Un hommage a été rendu devant la stèle érigée au Carbet.
Une nouvelle cérémonie en hommage aux trois ouvriers agricoles tués lors de la grève de mars 1948 au Carbet s’est tenue ce samedi 9 mars. Manière de ne plus oublier cette énième grève meurtrière longtemps passée sous silence.

La tuerie du Carbet, comme est appelée la grève des ouvriers de l’Habitation Lajus a été remémorée une nouvelle fois. Ce rendez-vous a été souhaité par les descendants des familles des victimes et par les élus de la ville. Un rassemblement autour de la stèle érigée en leur mémoire au quartier Lajus s’est tenu dans la dignité.

Une stèle avait été érigé en mars 2022 au quartier Lajus au Carbet.

Le maire, Jean-Claude Ecanvil, a prononcé le discours qu’il avait déclamé à l’occasion de la création de cet hommage en mars 2022. La petite foule rassemblée autour des enfants et petits-enfants d’André Jacques, Henri Jacques et Mathurin Dalin a pu, l’espace du recueillement, se souvenir de ce moment tragique.

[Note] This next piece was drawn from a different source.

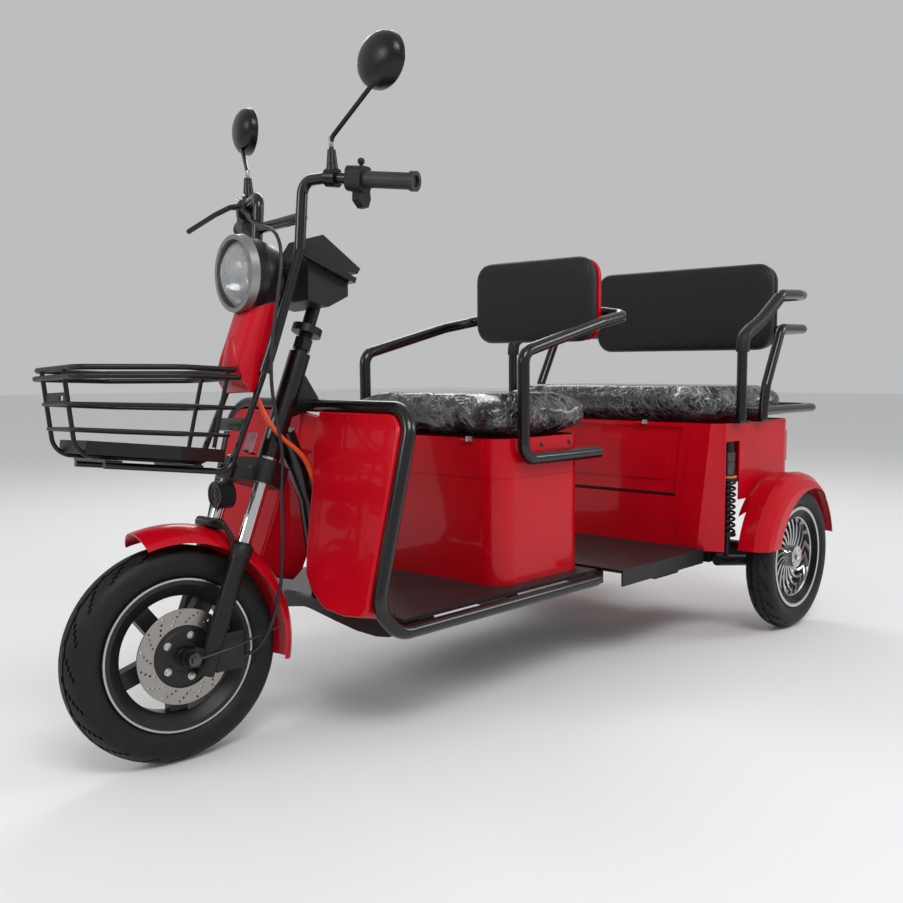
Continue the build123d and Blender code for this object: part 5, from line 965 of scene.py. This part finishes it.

En l’occurrence, l’embuscade tendue par les gendarmes appelés lors d’une grève des ouvriers travaillant sur l’exploitation cannière la plus importante du Nord-Caraïbe. Exigeant une augmentation de salaire, ils sont en grève depuis quatre jours. Finalement, le propriétaire, le béké Jacques Bally, fait remettre leur paie aux ouvriers.

Un événement longtemps occulté

Leur dû perçu, ils repartent, sereins, vers le bourg. Brusquement, des gendarmes leur barrent la route. Ils tirent sans avertissement sur les ouvriers. Trois d’entre eux sont touchés à mort : André Jacques et son frère Henri, et Mathurin Dalin. D’autres sont blessés.

Durant de longues décennies, le mutisme a été de rigueur dans le quartier et dans tout Carbet. Il a fallu l’opiniâtreté d’une militante culturelle bien connue de la ville pour que cet épisode ressurgisse. En outre, l’historienne Muriel Descas-Ravoteur a effectué des recherches déterminantes pour révéler la vérité.

Des descendants des victimes ont fait le déplacement.

André Jacques fils, à son retour de France où il a passé sa vie professionnelle a œuvré avec ses proches pour raviver le souvenir de la mort tragique de son père, qu’il n’a pas connu, de son oncle et de leur camarade de travail.

À l’issue du recueillement de ce samedi, deux militants du parti Péyi’a ont interprété une chanson. Elle retrace la tuerie du Carbet sur un rythme de bèlè en empruntant l’air de « Misié Michel a lé ba-y dé fran ». Référence à une autre grève agricole meurtrière, celle du François en 1900.